The specific reason why I'm proposing it right now is to be able to use FSharp.Data in WebAssembly with Bolero; see this issue. But more generally I think it would be good to update to the modern and recommended library.

Tarmil avatar Aug 28 '21 22:08 Tarmil

Agreed! Would gladly accept a pull request here.

cartermp avatar Aug 29 '21 02:08 cartermp

Hey, I'm new here but I figured I'd give a go at this. I encountered an issue, but I'm not sure how to continue.

HttpClient in .netstandard 2.0 has issues that were fixed in later versions. Basically, you have two problems:

  • If you use one HttpClient per request, you are very likely to run into port exhaustion issues since even disposing the HttpClient does not free the port. The OS would eventually free the ports, but it's a common problem if you do many requests.
  • If you use a single HttpClient instance for all requests, you could potentially run into stale DNS, since the DNS could refresh during the lifetime of the application.

This was fixed in .Net Core 2.1 and later using SocketsHttpHandler. The solution is then to use a single HttpClient using SocketsHttpHandler, which avoids the stale DNS issue. To use this in FSharp.Data, the framework of this library would have to be upgraded and it will no longer support .net framework (since .netstandard 2.0 is the latest version that supports .net framework).

I've come to the following solutions and I'm not sure which I should follow:

  1. Upgrade .Net and stop supporting .netframework
  2. Choose either "bad" solution.
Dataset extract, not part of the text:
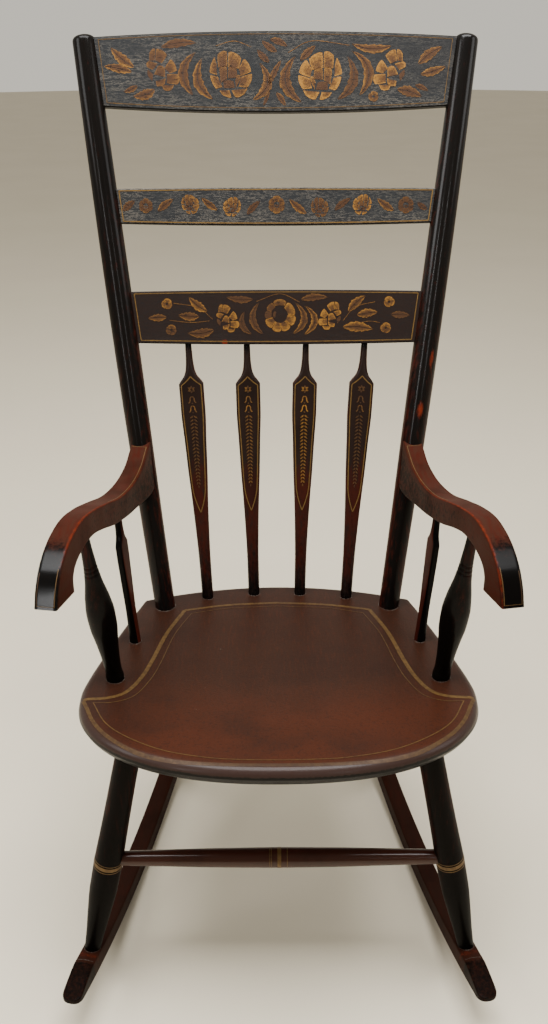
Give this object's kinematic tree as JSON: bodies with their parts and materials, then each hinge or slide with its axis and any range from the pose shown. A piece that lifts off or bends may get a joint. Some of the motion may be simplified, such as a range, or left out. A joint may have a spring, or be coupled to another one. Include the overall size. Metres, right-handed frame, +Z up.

Maybe add a way for the user of the library to specify which "problem" they want to handle?
  3. Add some kind of solution that periodically refreshes the HttpClient to avoid the stale DNS issue.
  4. I've found backports of SocketsHttpHandler to .netstandard 2.0. They are available in nuget packages, but I'm wary of adding dependencies to the project.
  5. Write a backport for .netstandards 2.0. The implementation looks fairly complex and is probably error-prone.

I'm willing to do 1-4, but I'm less sure about how to implement 3. 5 looks a little too complex for my liking. I'm open for other solutions as well, if you can find others.

I think it would be a good idea to have a maintainer pitch in.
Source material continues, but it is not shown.